WHAT THE TASK REQUIRES:
Reproduce all of the records exactly.

========================

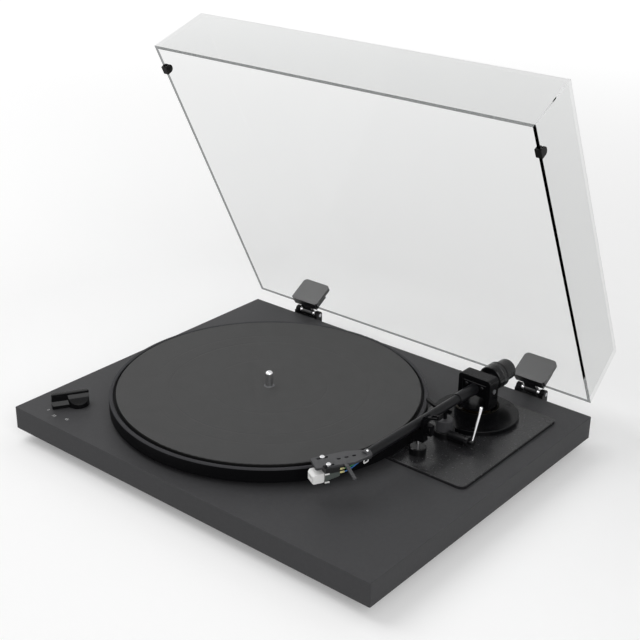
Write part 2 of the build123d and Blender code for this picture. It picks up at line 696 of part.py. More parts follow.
def make_tube():
    """Arm tube, the thicker collar on it and the stub behind the block."""
    arm = rod((-BLOCK_U, 0, 0), (TUBE_END, 0, 0), TUBE_R) - rod((-BLOCK_U, 0, 0), (TUBE_END, 0, 0), TUBE_BORE)
    collar = rod((BLOCK_U, 0, 0), (SLEEVE_END, 0, 0), SLEEVE_R)
    collar = fillet(collar.edges().sort_by(Axis.X)[-1], 0.5)
    collar -= rod((BLOCK_U, 0, 0), (SLEEVE_END, 0, 0), TUBE_R)
    stub = rod((-BLOCK_U, 0, 0), (-STUB_END, 0, 0), STUB_R)
    return ARM * arm, ARM * collar, ARM * stub


def make_counterweight():
    """Stepped steel weight with a hub in front, and the dial that turns on that hub."""
    bore = STUB_R + RUNNING
    back = WEIGHT_FRONT + WEIGHT_L
    body = rod((-WEIGHT_FRONT, 0, 0), (-back, 0, 0), WEIGHT_R)
    body = chamfer(body.edges(), 0.5)
    groove_at = WEIGHT_FRONT + WEIGHT_L * 0.62
    groove = rod((-groove_at, 0, 0), (-groove_at - 1, 0, 0), WEIGHT_R + 1)
    body -= groove - rod((-groove_at, 0, 0), (-groove_at - 1, 0, 0), WEIGHT_R - WEIGHT_GROOVE)
    tail = rod((-back, 0, 0), (-back - TAIL_L, 0, 0), TAIL_R)
    tail = fillet(tail.edges().sort_by(Axis.X)[0], 1.2)
    hub = rod((-DIAL_FRONT - 0.5, 0, 0), (-WEIGHT_FRONT, 0, 0), HUB_R)
    weight = body + tail + hub - rod((-DIAL_FRONT, 0, 0), (-back - TAIL_L, 0, 0), bore)
    dial = rod((-DIAL_FRONT, 0, 0), (-DIAL_FRONT - DIAL_T, 0, 0), DIAL_R)
    dial = chamfer(dial.edges().sort_by(Axis.X)[-1], 0.8)
    dial -= rod((-DIAL_FRONT, 0, 0), (-DIAL_FRONT - DIAL_T, 0, 0), HUB_R + RUNNING)
    return ARM * weight, ARM * dial


def make_headshell():
    """Flat plate with two slots, three oval holes, a socket for the tube and a finger lift."""
    outline = [(HEAD_FRONT, -HEAD_HALF), (HEAD_CORNER_A, HEAD_CORNER_B), (HEAD_NECK_FROM, HEAD_HALF),
               (HEAD_REAR, HEAD_NECK_HALF), (HEAD_REAR, -HEAD_NECK_HALF), (HEAD_NECK_FROM, -HEAD_HALF)]
    low = HEAD_TOP - HEAD_T
    face = make_face(Polyline([(a, b, 0) for a, b in outline], close=True))
    plate = extrude(face, HEAD_T)
    plate = fillet(plate.edges().filter_by(Axis.Z), 1.6)
    plate = chamfer(plate.faces().sort_by(Axis.Z)[-1].edges(), 0.3)
    for side in (-1, 1):
        plate -= Pos(0, side * CART_SCREW_GAP / 2, 0) * extrude(SlotOverall(SLOT_L, SLOT_W), HEAD_T)
    for number in range(3):
        at = HOLE_FIRST + HOLE_STEP * number
        plate -= Pos(at, 0, 0) * extrude(SlotOverall(HOLE_L, HOLE_W), HEAD_T)
    plate += make_finger()
    socket_end = TUBE_END + 5
    socket = rod((TUBE_END, 0, 0), (socket_end, 0, 0), TUBE_R + 0.4)
    socket = fillet(socket.edges().sort_by(Axis.X)[-1], 1.5)
    return ARM * socket + HEAD * Pos(0, 0, low) * plate


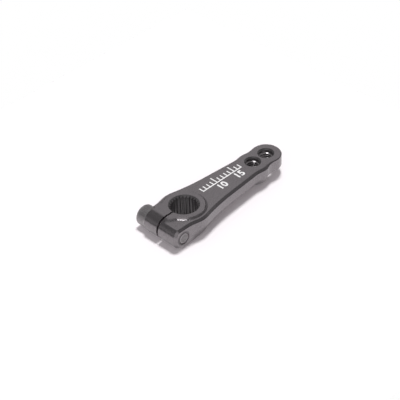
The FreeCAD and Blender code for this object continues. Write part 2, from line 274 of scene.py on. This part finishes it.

========================

OUTPUT OF THE TASK:
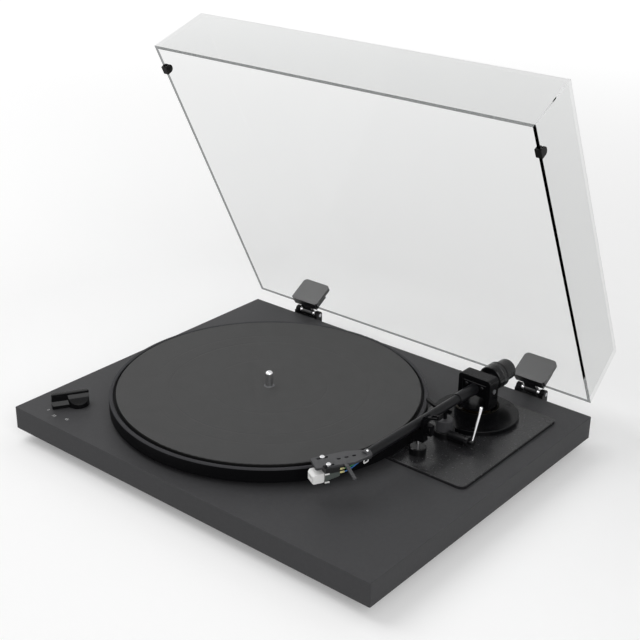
Write part 2 of the build123d and Blender code for this picture. It picks up at line 696 of part.py. More parts follow.
def make_tube():
    """Arm tube, the thicker collar on it and the stub behind the block."""
    arm = rod((-BLOCK_U, 0, 0), (TUBE_END, 0, 0), TUBE_R) - rod((-BLOCK_U, 0, 0), (TUBE_END, 0, 0), TUBE_BORE)
    collar = rod((BLOCK_U, 0, 0), (SLEEVE_END, 0, 0), SLEEVE_R)
    collar = fillet(collar.edges().sort_by(Axis.X)[-1], 0.5)
    collar -= rod((BLOCK_U, 0, 0), (SLEEVE_END, 0, 0), TUBE_R)
    stub = rod((-BLOCK_U, 0, 0), (-STUB_END, 0, 0), STUB_R)
    return ARM * arm, ARM * collar, ARM * stub


def make_counterweight():
    """Stepped steel weight with a hub in front, and the dial that turns on that hub."""
    bore = STUB_R + RUNNING
    back = WEIGHT_FRONT + WEIGHT_L
    body = rod((-WEIGHT_FRONT, 0, 0), (-back, 0, 0), WEIGHT_R)
    body = chamfer(body.edges(), 0.5)
    groove_at = WEIGHT_FRONT + WEIGHT_L * 0.62
    groove = rod((-groove_at, 0, 0), (-groove_at - 1, 0, 0), WEIGHT_R + 1)
    body -= groove - rod((-groove_at, 0, 0), (-groove_at - 1, 0, 0), WEIGHT_R - WEIGHT_GROOVE)
    tail = rod((-back, 0, 0), (-back - TAIL_L, 0, 0), TAIL_R)
    tail = fillet(tail.edges().sort_by(Axis.X)[0], 1.2)
    hub = rod((-DIAL_FRONT - 0.5, 0, 0), (-WEIGHT_FRONT, 0, 0), HUB_R)
    weight = body + tail + hub - rod((-DIAL_FRONT, 0, 0), (-back - TAIL_L, 0, 0), bore)
    dial = rod((-DIAL_FRONT, 0, 0), (-DIAL_FRONT - DIAL_T, 0, 0), DIAL_R)
    dial = chamfer(dial.edges().sort_by(Axis.X)[-1], 0.8)
    dial -= rod((-DIAL_FRONT, 0, 0), (-DIAL_FRONT - DIAL_T, 0, 0), HUB_R + RUNNING)
    return ARM * weight, ARM * dial


def make_headshell():
    """Flat plate with two slots, three oval holes, a socket for the tube and a finger lift."""
    outline = [(HEAD_FRONT, -HEAD_HALF), (HEAD_CORNER_A, HEAD_CORNER_B), (HEAD_NECK_FROM, HEAD_HALF),
               (HEAD_REAR, HEAD_NECK_HALF), (HEAD_REAR, -HEAD_NECK_HALF), (HEAD_NECK_FROM, -HEAD_HALF)]
    low = HEAD_TOP - HEAD_T
    face = make_face(Polyline([(a, b, 0) for a, b in outline], close=True))
    plate = extrude(face, HEAD_T)
    plate = fillet(plate.edges().filter_by(Axis.Z), 1.6)
    plate = chamfer(plate.faces().sort_by(Axis.Z)[-1].edges(), 0.3)
    for side in (-1, 1):
        plate -= Pos(0, side * CART_SCREW_GAP / 2, 0) * extrude(SlotOverall(SLOT_L, SLOT_W), HEAD_T)
    for number in range(3):
        at = HOLE_FIRST + HOLE_STEP * number
        plate -= Pos(at, 0, 0) * extrude(SlotOverall(HOLE_L, HOLE_W), HEAD_T)
    plate += make_finger()
    socket_end = TUBE_END + 5
    socket = rod((TUBE_END, 0, 0), (socket_end, 0, 0), TUBE_R + 0.4)
    socket = fillet(socket.edges().sort_by(Axis.X)[-1], 1.5)
    return ARM * socket + HEAD * Pos(0, 0, low) * plate


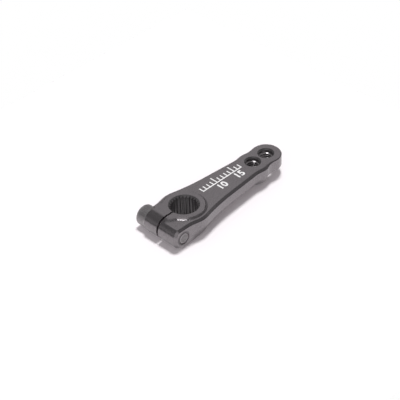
The FreeCAD and Blender code for this object continues. Write part 2, from line 274 of scene.py on. This part finishes it.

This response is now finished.